Santuario de Freud, casa del horror nazi

La casa-museo del padre del psicoanálisis abre por primera vez todas sus estancias al público. El Tercer Reich lo convirtió en 1939 en un edificio destinado a la concentración de judíos.

La calle de edificios historicistas conduce entre olor a café al gabinete de uno de los mayores agitadores de la cultura europea del siglo XX. El número 19 de Berggasse, en un céntrico barrio de Viena, apenas ha cambiado. Como sus pacientes, hay que cruzar la vieja entrada a cocheras, subir la misma escalera y tocar el mismo timbre. Dentro, el vacío. Se abre de par en par la vida privada de Sigmund Freud (Pribor, Austria, actual República Checa, 1856-Londres, 1939), tanto su vivienda como su consulta, dos apartamentos enfrentados donde vivió y trabajó casi 50 años, entre 1891 y 1938, y se exponen pertenencias personales como sus gafas de montura redonda, el bastón, fotos de familia, su ajedrez o el maletín de doctor. Un neurólogo que se inició con una investigación sobre la vida sexual de las anguilas. El mobiliario está deliberadamente ausente.
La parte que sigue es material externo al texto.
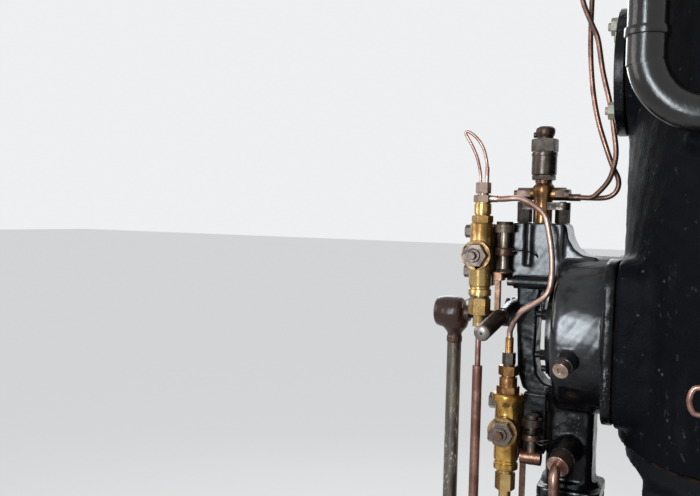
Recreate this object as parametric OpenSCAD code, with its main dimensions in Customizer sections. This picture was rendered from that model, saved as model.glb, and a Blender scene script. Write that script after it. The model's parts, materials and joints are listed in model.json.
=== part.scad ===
// Vertical stationary oil engine, cylinder side with its valve chest and two fuel pumps.
// Millimetres. X runs from the chest to the cylinder, Y away from the front, Z up.
// The origin is on the floor under the axis of the main cylinder.

/* [Main cylinder] */
// Outer radius of the water jacket
jacket_r = 300; // [296:1:304]
// Height of the jacket's lower edge above the floor
jacket_z = 1040; // [1030:1:1050]
// Height of the jacket's top above the floor
jacket_top_z = 2150; // [2140:5:2220]
// Height of the cylinder head
head_h = 170; // [150:5:200]
// Nuts that hold the head
head_nuts_n = 12; // [10:1:14]

/* [Bed] */
// Height of the bed
bed_h = 240; // [220:2:250]
// Half width of the bed, front to back
bed_half_y = 420; // [400:5:440]
// Radius of the foundation bolt holes
bed_hole_r = 15; // [13:1:17]

/* [Valve chest] */
// Height of the neck's axis
neck_z = 1242; // [1240:1:1244]
// Radius of the neck
neck_r = 164; // [160:1:166]
// Height of the chest's top face
chest_top_z = 1472; // [1470:1:1474]
// Left face of the chest's upper block
block_x = -526; // [-527:1:-524]

/* [Fuel pumps] */
// Distance of the pump axes in front of the chest's middle
pump_y = -80; // [-82:1:-80]
// Axis of the upper pump
upper_x = -582; // [-584:1:-581]
// Axis of the lower pump
lower_x = -515; // [-516:1:-514]
// Radius of the gland rings
gland_r = 31; // [28:1:33]

/* [Pump drive] */
// Axis of the drive rod from the cylinder's middle
rod_x = -648; // [-650:1:-646]
// Radius of the drive rod
rod_r = 15.5; // [14:0.5:16.5]
// Height of the pin in the rod's eye, rod at the low end
eye_z = 1270; // [1269:1:1271]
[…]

“La huida forzosa de Freud del régimen nazi dejó el vacío, representa el lado oscuro de la historia. No quiero el diván de vuelta: la gente pensaría que nunca se fue, que no hubo exilio a Londres, que no pasó nada. Y sí que pasó”, dice Monika Pessler, directora del museo, señalando el lugar que ocupaba el célebre diván con una alfombra persa en un despacho empapelado de color rojo sangre. Solo se exhibe el guardarropa y los muebles originales de la sala de espera, que reconstruyó Anna Freud en la inauguración del museo en 1971. La hija del doctor también tenía aquí su consultorio. Accedió a la Sociedad Psicoanalítica de Viena con una obra de título prodigioso, Relación entre fantasías de flagelación y sueño diurno.
La casa-museo de Freud se reabre tras una reforma de 4 millones de euros que ha durado 18 meses y por primera vez se muestra el apartamento de la entreplanta donde pasó consulta hasta 1908 y en el que escribió La interpretación de los sueños. La sala acoge ahora una exposición de arte conceptual con la que se intenta no llenar el vacío. Es la casa natal del psicoanálisis. En total, 550 metros cuadrados freudianos. Como escritor, mitógrafo, iconoclasta y cocainómano, Sigmund Freud fue revolucionario; como neurólogo, un estado de ánimo. Anticipó el concepto de subconsciente, pero hoy le cita más Woody Allen en sus películas que la neurociencia en sus artículos. El psicoanálisis, como terapia, es una cuestión de fe, una actitud. La práctica consiste en hacer brotar por asociación de ideas nuestros deseos y traumas ocultos en el subconsciente. “Sadismo de la verdad”, en palabras de su buen amigo Stefan Zweig.
Cuando Hitler declaró el Anschluss, la anexión de Austria al Tercer Reich en 1938, Freud tuvo tiempo para embalar el diván, sus enseres y figuras paganas, y huir con su familia judía a Londres. Mientras cruzaba la frontera, los nazis quemaban sus libros en Salzburgo. Cinco años antes, cuando ya ardían en Berlín, aún era optimista: “El nazismo austriaco no será tan brutal como el alemán”. Su médico de cabecera, Max Schur, también psicoanalista, escribió en sus memorias: “Freud olvidaba que Hitler era austriaco”. Cuatro de sus cinco hermanas fueron asesinadas en campos de concentración. El número 19 de la calle Berggasse, lugar elegido por el doctor Freud para estudiar la psique humana y tratar la histeria y la represión inconsciente, fue utilizado como edificio de concentración de judíos de Viena, sala de espera para la deportación final. Al menos 58 de ellos murieron en campos de exterminio.